Sherlock’s opening episode of series two became the most-requested show ever in a 24-hour period, with 623,000 views on 2 January, a day when iPlayer serviced a record 5.4 million requests.

These are the kind of numbers that make VoD such a serious topic, and buyers tell me the cost of digital rights for the UK is increasing rapidly. Netflix has already committed to spending millions on content for the UK and chief executive Reed Hastings – in town last week for the launch – said he plans to compete with BSkyB in rights auctions.

This may be American chutzpah, but clearly Netflix intends to make a serious stab at building a UK business, launching with a free month’s trial that’s so simple it’s laughable.

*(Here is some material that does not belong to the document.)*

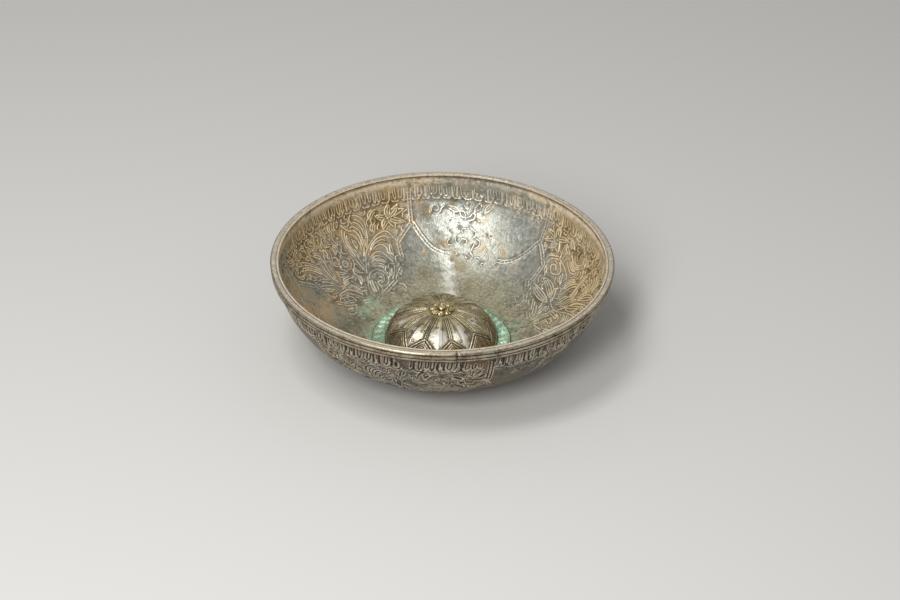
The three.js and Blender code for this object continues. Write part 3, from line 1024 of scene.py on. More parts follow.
# %% [markdown]
# ## Finishes
# A material is a small sum: so much silver, so much warm brown, dirt in the hollows. Written node by
# node it is hard to read, so one small class wraps a socket and lets the sum be written as it is
# said: 1 - dirt, or cloud * 0.3 + 0.5. Behind it, Blender's own Math nodes are added. Colours are
# mixed by a Mix node, because a Math node would turn them grey.

# %% Sums on sockets


class Wire:
    """The output of a node. Sums on it add Math nodes, and node() adds any other"""

    def __init__(self, socket, tree):
        self.socket = socket
        self.tree = tree

    def node(self, kind, settings=None, values=None, output=0):
        made = self.tree.nodes.new(kind)
        for name, value in (settings or {}).items():
            setattr(made, name, value)
        for name, value in (values or {}).items():
            if isinstance(value, Wire):
                self.tree.links.new(value.socket, made.inputs[name])
            else:
                made.inputs[name].default_value = value
        return Wire(made.outputs[output], self.tree)

    def math(self, operation, first, second):
        return self.node("ShaderNodeMath", {"operation": operation}, {0: first, 1: second})

    def __add__(self, other):
        return self.math("ADD", self, other)

    def __radd__(self, other):
        return self.math("ADD", other, self)

    def __sub__(self, other):
        return self.math("SUBTRACT", self, other)

    def __rsub__(self, other):
        return self.math("SUBTRACT", other, self)

    def __mul__(self, other):
        return self.math("MULTIPLY", self, other)

    def __rmul__(self, other):
        return self.math("MULTIPLY", other, self)

    def most(self, other):
        return self.math("MAXIMUM", self, other)

    def size(self):
        """The value without its sign"""
        return self.math("ABSOLUTE", self, 0.0)

    def rise(self, low, high):
        """0 below the first value, 1 above the second, and a soft step between"""
        values = {"Value": self, "From Min": low, "From Max": high}
        return self.node("ShaderNodeMapRange", {"interpolation_type": "SMOOTHSTEP"}, values)

    def ragged(self, *clouds):
        """This mask with an edge that follows clouds, each given with its strength"""
        mask = self
        for cloud, strength in clouds:
            mask = mask + (cloud - 0.5) * strength
        return mask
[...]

Press a couple of buttons, tell them you want ‘feel-good’ or ‘mind-bending’ content and a flood of suggestions pour into your PC, all available for immediate streaming. It’s how the web should work, and Lovefilm promptly lowered its own monthly fee to undercut Netflix’s post-free month fee by a pound.

This is all good news for consumers and for content rights holders but for Sky and Virgin, where VoD is mostly a retention tool for their current subscribers, there is a threat: in the US, there has been a backlash against some pay-TV companies from consumers wanting to lower their monthly bills.

The jury is still out on whether internet-delivered services like Netflix will encourage consumers to ‘cut the cord’ with cable and pay-TV completely, particularly if the aforementioned are providing their broadband connection. But Sky and Virgin are not sitting on their hands.

Virgin has Tivo to help its customers ‘discover’ content and socialise, while Sky has ramped up its Facebook and Twitter activity and also bought 10% of Anthony Rose’s Zeebox, which makes companion-device viewing more social by integrating sites like FB and Twitter.

And last week, BT Vision announced plans to ramp up the personal and social on its VoD content even before YouView launches, bringing with it enhanced services and potentially making TV-based VoD a more mainstream proposition by targeting Freeview users.

So are crazed TV addicts going to be catching up on their tablets and connected TVs? Or are the Olympics and the Queen’s Diamond Jubilee this summer going to be another family-around-the-TV moment?

The answer is surely both, but the ‘watch it when you want’ culture is only going to grow and become more personalised. It doesn’t take Sherlock to figure that out.